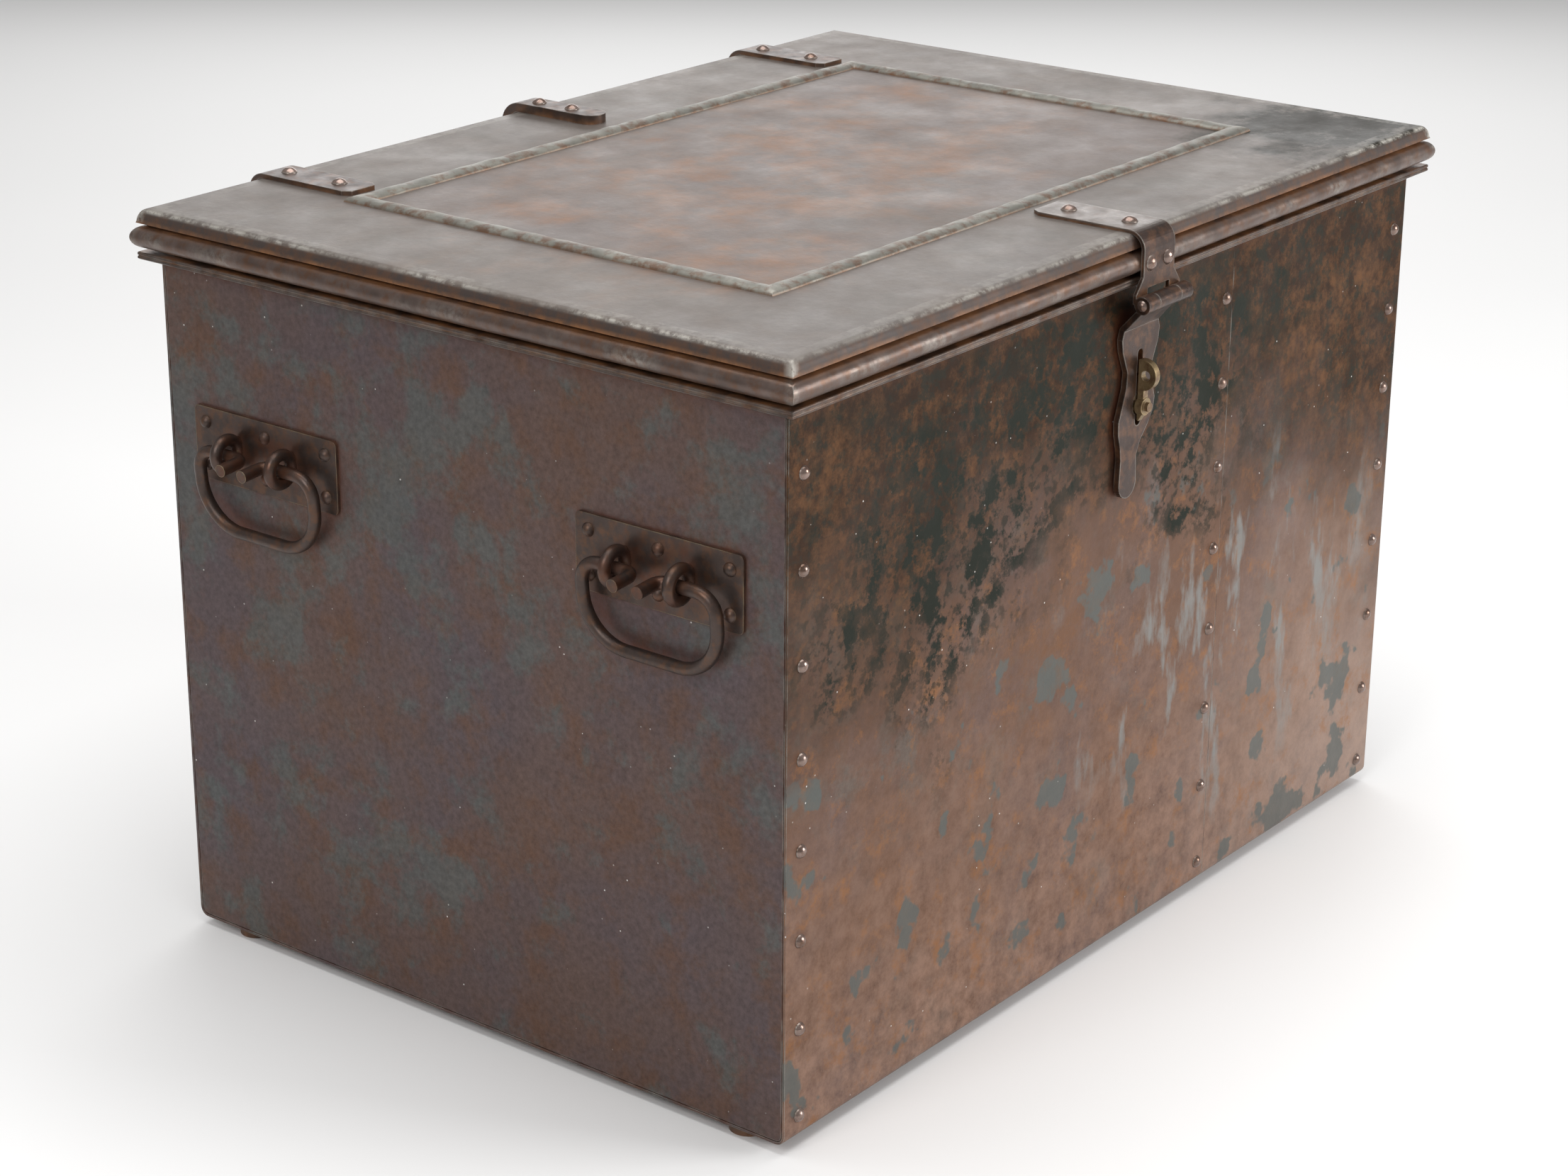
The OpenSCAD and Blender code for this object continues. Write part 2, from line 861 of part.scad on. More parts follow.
// Forged bar between the hinges. Its tail hooks down behind the lid.
module stop_bar() {
    tip = [pivot_out + stop_reach * sin(stop_lag), body_top - stop_reach * cos(stop_lag)];
    knee = [edge_out + stop_t / 2, body_top + 6];
    lean = atan2(tip[1] - knee[1], tip[0] - knee[0]);
    across = [stop_t / 2 * sin(lean), -stop_t / 2 * cos(lean)];
    color(dark_iron)
        difference() {
            translate([0, half_d, 0])
                union() {
                    intersection() {
                        along_x(-stop_w / 2, stop_w / 2)
                            strap_profile(stop_len, stop_t, knee[1]);
                        linear_extrude(far) {
                            translate([0, -stop_len + stop_w / 2]) circle(d = stop_w);
                            translate([-stop_w / 2, -stop_len + stop_w / 2])
                                square([stop_w, stop_len + 40]);
                        }
                    }
                    along_x(-stop_w / 2, stop_w / 2) {
                        translate(knee) circle(d = stop_t);
                        translate(tip) circle(d = stop_t);
                        polygon([knee + across, tip + across, tip - across, knee - across]);
                    }
                }
            stop_rivet_places() rivet_hole();
        }
}

module stop_bar_rivets() {
    color(worn_iron)
        stop_rivet_places()
            translate([0, 0, stop_t])
                rivet(stop_t + lid_sheet, strap_rivet_d);
}

// ---- hasp ----

// Strap over the front of the lid, flared to two knuckles at its lower end
module hasp_strap() {
    neck = hasp_pivot_z + knuckle_r;
    eye_in = hasp_mid + free_gap;
    color(dark_iron)
        difference() {
            union() {
                translate([0, -half_d, 0])
                    mirror([0, 1, 0])
                        intersection() {
                            along_x(-hasp_strap_w / 2, hasp_strap_w / 2)
                                strap_profile(hasp_strap_len, hasp_strap_t, lid_z);
                            strap_plan(hasp_strap_w, hasp_strap_len, strap_clip);
                        }
                along_y(-half_d - edge_out - hasp_strap_t, -half_d - edge_out)
                    polygon([[-hasp_strap_w / 2, lid_z + 1], [-hasp_strap_w / 2, neck + 12],
                             [-hasp_half_barrel, neck], [-hasp_half_barrel, hasp_pivot_z],
                             [-eye_in, hasp_pivot_z], [-eye_in, neck + 3],
                             [eye_in, neck + 3], [eye_in, hasp_pivot_z],
                             [hasp_half_barrel, hasp_pivot_z], [hasp_half_barrel, neck],
                             [hasp_strap_w / 2, neck + 12], [hasp_strap_w / 2, lid_z + 1]]);
                for (side = [-1, 1])
                    along_x(side < 0 ? -hasp_half_barrel : eye_in,
                            side < 0 ? -eye_in : hasp_half_barrel)
                        translate([hasp_pivot_y, hasp_pivot_z])
                            circle(r = knuckle_r);
            }
            hasp_strap_top_places() rivet_hole();
            hasp_strap_drop_places() rivet_hole();
            translate([0, hasp_pivot_y, hasp_pivot_z])
                rotate([0, 90, 0])
                    cylinder(d = pin_d + 2 * snug_gap, h = 4 * hasp_half_barrel, center = true);
        }
}

module hasp_strap_rivets() {
    color(worn_iron) {
        hasp_strap_top_places()
            translate([0, 0, hasp_strap_t])
                rivet(hasp_strap_t + lid_sheet, strap_rivet_d);
        hasp_strap_drop_places()
            translate([0, 0, hasp_strap_t])
                rivet(hasp_strap_t + free_gap + bead_out + lid_sheet, strap_rivet_d);
    }
}

module hasp_pin() {
    color(worn_iron)
        translate([0, hasp_pivot_y, hasp_pivot_z])
            pin(hasp_half_barrel);
}

// Sideways place of the hasp's centre line at a distance below the pivot
function hasp_centre(drop) = drop < 90 ? 0 : -hasp_lean * min(1, (drop - 90) / 35);

module hasp_outline() {
    right = [for (p = hasp_half) [hasp_centre(p[0]) + p[1], hasp_pivot_z - p[0]]];
    left = [for (i = [len(hasp_half) - 1:-1:0])
            [hasp_centre(hasp_half[i][0]) - hasp_half[i][1], hasp_pivot_z - hasp_half[i][0]]];
    foot = arc(-hasp_lean, hasp_pivot_z - hasp_len + hasp_foot_r, hasp_foot_r, 0, -180, 12);
    polygon(concat(right, foot, left));
}

// Side view of the cranked plate, from the pivot to below its foot
module hasp_side() {
    half_t = hasp_t / 2;
    pivot = [hasp_pivot_y, hasp_pivot_z];
    bend = [hasp_y, hasp_pivot_z - hasp_bend_drop];
    back_angle = 90 + atan2(bend[1] - pivot[1], bend[0] - pivot[0]);
    back = half_t * [cos(back_angle), sin(back_angle)];
    inside = half_t / cos(back_angle / 2) * [cos(back_angle / 2), sin(back_angle / 2)];
    low = hasp_pivot_z - hasp_len - hasp_t;
    polygon(concat([pivot + back], arc(bend[0], bend[1], half_t, back_angle, 0, 6),
                   [[hasp_y + half_t, low], [hasp_y - half_t, low], bend - inside, pivot - back]));
}

module hasp_slot() {
    slot_half = slot_w / 2;
    translate([-slot_half, hasp_pivot_z - slot_bottom + slot_half])
        square([slot_w, slot_bottom - slot_top - slot_w]);
    for (drop = [slot_top + slot_half, slot_bottom - slot_half])
        translate([0, hasp_pivot_z - drop])
            circle(d = slot_w);
    for (rise = [0, slot_eye_rise])
        translate([0, staple_z + rise])
            circle(d = slot_eye_d);
}

// Cranked plate with a swelling outline and a slot that drops over the swivel
module hasp_plate() {
    color(worn_iron)
        difference() {
            union() {
                intersection() {
                    along_y(hasp_pivot_y - knuckle_r, -half_d) hasp_outline();
                    along_x(-hasp_half_barrel, hasp_half_barrel) hasp_side();
                }
                along_x(-hasp_mid, hasp_mid)
                    translate([hasp_pivot_y, hasp_pivot_z])
                        circle(r = knuckle_r);
            }
            translate([0, hasp_pivot_y, hasp_pivot_z])
                rotate([0, 90, 0])
                    cylinder(d = pin_d + 2 * fit_gap, h = 4 * hasp_mid, center = true);
            along_y(hasp_y - hasp_t, hasp_y + hasp_t) hasp_slot();
        }
}

// ---- assembly ----

module right_end() {
    mirror([1, 0, 0]) children();
}

end_plate();  // end_plate_left
right_end() end_plate();  // end_plate_right
wrap_sheet_left();
wrap_sheet_right();
rim_frame();
color(worn_iron) wrap_rivets(-column_x, 2 * sheet);  // corner_rivets_left
color(worn_iron) wrap_rivets(column_x, 2 * sheet);  // corner_rivets_right
color(worn_iron) wrap_rivets(seam_x, 2 * sheet);  // seam_rivets
runner(-runner_y);  // runner_front
runner(runner_y);  // runner_rear
runner_rivets();
handle_plate(front_y);  // handle_plate_left_front
handle_plate(rear_y);  // handle_plate_left_rear
right_end() handle_plate(front_y);  // handle_plate_right_front
right_end() handle_plate(rear_y);  // handle_plate_right_rear
plate_rivets(front_y);  // plate_rivets_left_front
plate_rivets(rear_y);  // plate_rivets_left_rear
right_end() plate_rivets(front_y);  // plate_rivets_right_front
right_end() plate_rivets(rear_y);  // plate_rivets_right_rear
bail_eyes(front_y);  // bail_eyes_left_front
bail_eyes(rear_y);  // bail_eyes_left_rear
right_end() bail_eyes(front_y);  // bail_eyes_right_front
right_end() bail_eyes(rear_y);  // bail_eyes_right_rear
bail(front_y);  // bail_left_front
bail(rear_y);  // bail_left_rear
right_end() bail(front_y);  // bail_right_front
right_end() bail(rear_y);  // bail_right_rear
staple_bush();
swivel_staple();
staple_washer();
staple_nut();
hinge_leaf(-hinge_left);  // hinge_leaf_left
hinge_leaf(hinge_right);  // hinge_leaf_right
leaf_rivets(-hinge_left);  // leaf_rivets_left
leaf_rivets(hinge_right);  // leaf_rivets_right
hinge_pin(-hinge_left);  // hinge_pin_left
hinge_pin(hinge_right);  // hinge_pin_right
lid_top_sheet();
lid_border();
lid_bead();
lid_moulding();
hinge_strap(-hinge_left);  // hinge_strap_left
hinge_strap(hinge_right);  // hinge_strap_right
strap_rivets(-hinge_left);  // strap_rivets_left
strap_rivets(hinge_right);  // strap_rivets_right
stop_bar();
stop_bar_rivets();
hasp_strap();
hasp_strap_rivets();
hasp_pin();
hasp_plate();
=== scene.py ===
import math

import bmesh
import bpy
from mathutils import Matrix, Vector, noise


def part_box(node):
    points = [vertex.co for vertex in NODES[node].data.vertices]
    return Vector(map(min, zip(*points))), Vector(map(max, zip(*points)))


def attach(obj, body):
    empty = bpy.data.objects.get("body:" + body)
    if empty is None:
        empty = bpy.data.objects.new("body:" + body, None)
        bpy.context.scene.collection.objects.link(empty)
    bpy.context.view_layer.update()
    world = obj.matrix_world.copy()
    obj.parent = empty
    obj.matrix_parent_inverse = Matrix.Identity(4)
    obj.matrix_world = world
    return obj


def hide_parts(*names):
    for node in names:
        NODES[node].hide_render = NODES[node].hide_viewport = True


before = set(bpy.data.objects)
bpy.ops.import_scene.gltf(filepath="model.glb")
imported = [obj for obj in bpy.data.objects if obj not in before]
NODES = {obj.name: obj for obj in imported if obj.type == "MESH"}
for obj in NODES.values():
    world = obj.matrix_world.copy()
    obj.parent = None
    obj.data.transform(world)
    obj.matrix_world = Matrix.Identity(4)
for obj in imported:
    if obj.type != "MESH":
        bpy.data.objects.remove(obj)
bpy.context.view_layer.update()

MM = 0.001

# Colours, linear, from the sheets to the forgings and the floor
BROWN_STEEL = (0.115, 0.076, 0.065)
PURPLE_STEEL = (0.098, 0.076, 0.080)
TEAL_STEEL = (0.092, 0.108, 0.104)
UMBER = (0.125, 0.064, 0.038)
DARK_UMBER = (0.050, 0.024, 0.011)
PINK_DUST = (0.30, 0.185, 0.135)
ORANGE_RUST = (0.26, 0.115, 0.045)
RED_RUST = (0.17, 0.055, 0.030)
DARK_SCALE = (0.014, 0.017, 0.012)
BLUE_BLOOM = (0.22, 0.23, 0.225)
LID_STEEL = (0.160, 0.134, 0.117)
LID_GREY = (0.172, 0.160, 0.143)
LID_SCALE = (0.013, 0.010, 0.005)
MOULDING_GREY = (0.155, 0.150, 0.130)
HASP_BROWN = (0.042, 0.027, 0.022)
DARK_FORGED = (0.058, 0.042, 0.036)
WORN_STEEL = (0.40, 0.38, 0.34)
BRONZE = (0.20, 0.145, 0.075)
WORN_BRONZE = (0.55, 0.42, 0.24)
PALE_SPECK = (0.60, 0.57, 0.54)
# Painted reflection of the floor, lightening the front's bottom right
PAINTED_FLOOR_REFLECTION = (0.42, 0.33, 0.28)
EYE_RUST = (0.115, 0.048, 0.028)
WORN_YELLOW = (0.40, 0.33, 0.20)
FLOOR_WHITE = (0.86, 0.855, 0.85)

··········

Set down exactly the lines from the line that contains "for node in" to the line that contains "imported = [obj", both lines included, and nothing more.

RESULT FOR THIS TASK:
    for node in names:
        NODES[node].hide_render = NODES[node].hide_viewport = True


before = set(bpy.data.objects)
bpy.ops.import_scene.gltf(filepath="model.glb")
imported = [obj for obj in bpy.data.objects if obj not in before]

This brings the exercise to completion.